Emit the entire listing verbatim.

§ Data:
________________________________________

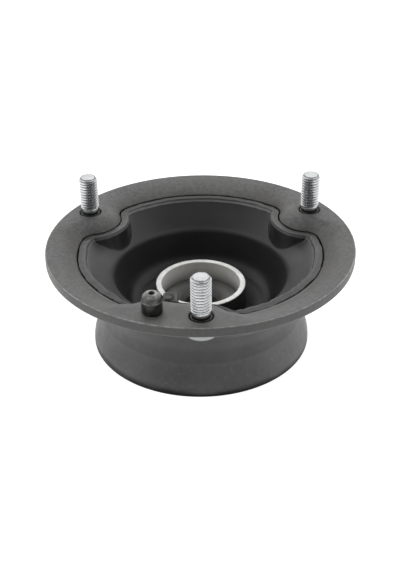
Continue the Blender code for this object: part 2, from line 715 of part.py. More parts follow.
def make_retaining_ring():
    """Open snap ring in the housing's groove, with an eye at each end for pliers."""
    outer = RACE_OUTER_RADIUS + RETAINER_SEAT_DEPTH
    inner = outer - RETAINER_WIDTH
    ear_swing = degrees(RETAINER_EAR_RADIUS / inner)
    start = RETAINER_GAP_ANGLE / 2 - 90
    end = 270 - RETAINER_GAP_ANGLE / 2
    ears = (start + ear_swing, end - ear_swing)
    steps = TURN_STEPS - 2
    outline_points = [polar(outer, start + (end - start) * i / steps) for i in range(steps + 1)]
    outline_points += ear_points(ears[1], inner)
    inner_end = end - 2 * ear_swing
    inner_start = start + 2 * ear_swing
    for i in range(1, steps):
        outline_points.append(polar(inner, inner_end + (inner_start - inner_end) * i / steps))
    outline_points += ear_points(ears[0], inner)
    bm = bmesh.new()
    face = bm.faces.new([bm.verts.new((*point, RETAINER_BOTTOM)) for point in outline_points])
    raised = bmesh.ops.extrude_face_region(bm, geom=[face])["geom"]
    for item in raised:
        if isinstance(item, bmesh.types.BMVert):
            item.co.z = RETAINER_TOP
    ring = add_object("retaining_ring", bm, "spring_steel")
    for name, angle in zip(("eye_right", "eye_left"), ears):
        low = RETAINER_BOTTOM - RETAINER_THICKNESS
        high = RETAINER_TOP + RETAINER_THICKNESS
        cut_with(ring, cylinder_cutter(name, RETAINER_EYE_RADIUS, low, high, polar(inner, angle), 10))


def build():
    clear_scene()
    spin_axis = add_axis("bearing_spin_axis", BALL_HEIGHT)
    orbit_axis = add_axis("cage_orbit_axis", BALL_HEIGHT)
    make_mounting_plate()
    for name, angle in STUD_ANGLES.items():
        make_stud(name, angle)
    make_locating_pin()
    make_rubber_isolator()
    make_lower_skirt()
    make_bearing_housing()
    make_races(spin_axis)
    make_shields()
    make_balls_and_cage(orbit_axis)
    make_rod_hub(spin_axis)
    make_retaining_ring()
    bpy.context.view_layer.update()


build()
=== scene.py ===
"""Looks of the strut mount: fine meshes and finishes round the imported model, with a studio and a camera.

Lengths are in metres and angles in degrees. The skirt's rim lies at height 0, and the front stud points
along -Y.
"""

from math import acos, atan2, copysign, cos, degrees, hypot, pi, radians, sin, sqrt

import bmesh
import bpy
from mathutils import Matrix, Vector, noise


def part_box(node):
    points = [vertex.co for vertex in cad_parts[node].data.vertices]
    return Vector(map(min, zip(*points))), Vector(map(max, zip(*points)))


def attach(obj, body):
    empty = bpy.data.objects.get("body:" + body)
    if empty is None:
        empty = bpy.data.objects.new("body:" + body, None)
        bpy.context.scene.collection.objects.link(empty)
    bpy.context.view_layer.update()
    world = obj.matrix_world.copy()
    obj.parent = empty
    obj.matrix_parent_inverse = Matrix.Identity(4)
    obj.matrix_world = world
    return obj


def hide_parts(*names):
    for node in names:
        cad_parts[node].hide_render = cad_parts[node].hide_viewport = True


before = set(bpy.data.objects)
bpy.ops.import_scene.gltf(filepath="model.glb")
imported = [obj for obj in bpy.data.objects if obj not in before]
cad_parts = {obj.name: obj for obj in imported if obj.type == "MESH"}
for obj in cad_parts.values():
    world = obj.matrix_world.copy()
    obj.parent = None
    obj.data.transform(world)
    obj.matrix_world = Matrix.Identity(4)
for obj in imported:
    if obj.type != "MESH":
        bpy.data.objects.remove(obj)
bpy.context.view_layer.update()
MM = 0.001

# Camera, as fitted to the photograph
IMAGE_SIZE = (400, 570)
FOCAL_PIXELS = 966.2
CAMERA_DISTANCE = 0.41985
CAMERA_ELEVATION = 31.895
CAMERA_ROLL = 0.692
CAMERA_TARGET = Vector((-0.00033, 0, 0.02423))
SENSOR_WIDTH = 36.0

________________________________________

§ Answer for the task:
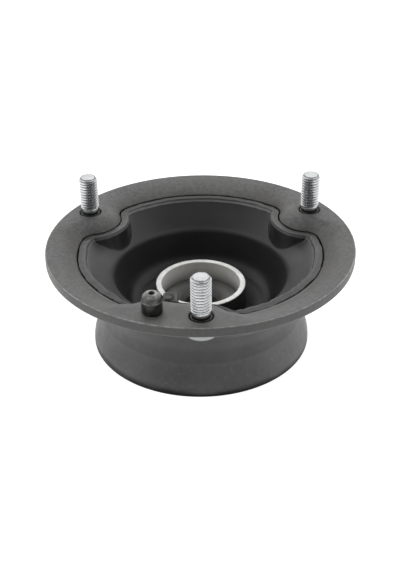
Continue the Blender code for this object: part 2, from line 715 of part.py. More parts follow.
def make_retaining_ring():
    """Open snap ring in the housing's groove, with an eye at each end for pliers."""
    outer = RACE_OUTER_RADIUS + RETAINER_SEAT_DEPTH
    inner = outer - RETAINER_WIDTH
    ear_swing = degrees(RETAINER_EAR_RADIUS / inner)
    start = RETAINER_GAP_ANGLE / 2 - 90
    end = 270 - RETAINER_GAP_ANGLE / 2
    ears = (start + ear_swing, end - ear_swing)
    steps = TURN_STEPS - 2
    outline_points = [polar(outer, start + (end - start) * i / steps) for i in range(steps + 1)]
    outline_points += ear_points(ears[1], inner)
    inner_end = end - 2 * ear_swing
    inner_start = start + 2 * ear_swing
    for i in range(1, steps):
        outline_points.append(polar(inner, inner_end + (inner_start - inner_end) * i / steps))
    outline_points += ear_points(ears[0], inner)
    bm = bmesh.new()
    face = bm.faces.new([bm.verts.new((*point, RETAINER_BOTTOM)) for point in outline_points])
    raised = bmesh.ops.extrude_face_region(bm, geom=[face])["geom"]
    for item in raised:
        if isinstance(item, bmesh.types.BMVert):
            item.co.z = RETAINER_TOP
    ring = add_object("retaining_ring", bm, "spring_steel")
    for name, angle in zip(("eye_right", "eye_left"), ears):
        low = RETAINER_BOTTOM - RETAINER_THICKNESS
        high = RETAINER_TOP + RETAINER_THICKNESS
        cut_with(ring, cylinder_cutter(name, RETAINER_EYE_RADIUS, low, high, polar(inner, angle), 10))


def build():
    clear_scene()
    spin_axis = add_axis("bearing_spin_axis", BALL_HEIGHT)
    orbit_axis = add_axis("cage_orbit_axis", BALL_HEIGHT)
    make_mounting_plate()
    for name, angle in STUD_ANGLES.items():
        make_stud(name, angle)
    make_locating_pin()
    make_rubber_isolator()
    make_lower_skirt()
    make_bearing_housing()
    make_races(spin_axis)
    make_shields()
    make_balls_and_cage(orbit_axis)
    make_rod_hub(spin_axis)
    make_retaining_ring()
    bpy.context.view_layer.update()


build()
=== scene.py ===
"""Looks of the strut mount: fine meshes and finishes round the imported model, with a studio and a camera.

Lengths are in metres and angles in degrees. The skirt's rim lies at height 0, and the front stud points
along -Y.
"""

from math import acos, atan2, copysign, cos, degrees, hypot, pi, radians, sin, sqrt

import bmesh
import bpy
from mathutils import Matrix, Vector, noise


def part_box(node):
    points = [vertex.co for vertex in cad_parts[node].data.vertices]
    return Vector(map(min, zip(*points))), Vector(map(max, zip(*points)))


def attach(obj, body):
    empty = bpy.data.objects.get("body:" + body)
    if empty is None:
        empty = bpy.data.objects.new("body:" + body, None)
        bpy.context.scene.collection.objects.link(empty)
    bpy.context.view_layer.update()
    world = obj.matrix_world.copy()
    obj.parent = empty
    obj.matrix_parent_inverse = Matrix.Identity(4)
    obj.matrix_world = world
    return obj


def hide_parts(*names):
    for node in names:
        cad_parts[node].hide_render = cad_parts[node].hide_viewport = True


before = set(bpy.data.objects)
bpy.ops.import_scene.gltf(filepath="model.glb")
imported = [obj for obj in bpy.data.objects if obj not in before]
cad_parts = {obj.name: obj for obj in imported if obj.type == "MESH"}
for obj in cad_parts.values():
    world = obj.matrix_world.copy()
    obj.parent = None
    obj.data.transform(world)
    obj.matrix_world = Matrix.Identity(4)
for obj in imported:
    if obj.type != "MESH":
        bpy.data.objects.remove(obj)
bpy.context.view_layer.update()
MM = 0.001

# Camera, as fitted to the photograph
IMAGE_SIZE = (400, 570)
FOCAL_PIXELS = 966.2
CAMERA_DISTANCE = 0.41985
CAMERA_ELEVATION = 31.895
CAMERA_ROLL = 0.692
CAMERA_TARGET = Vector((-0.00033, 0, 0.02423))
SENSOR_WIDTH = 36.0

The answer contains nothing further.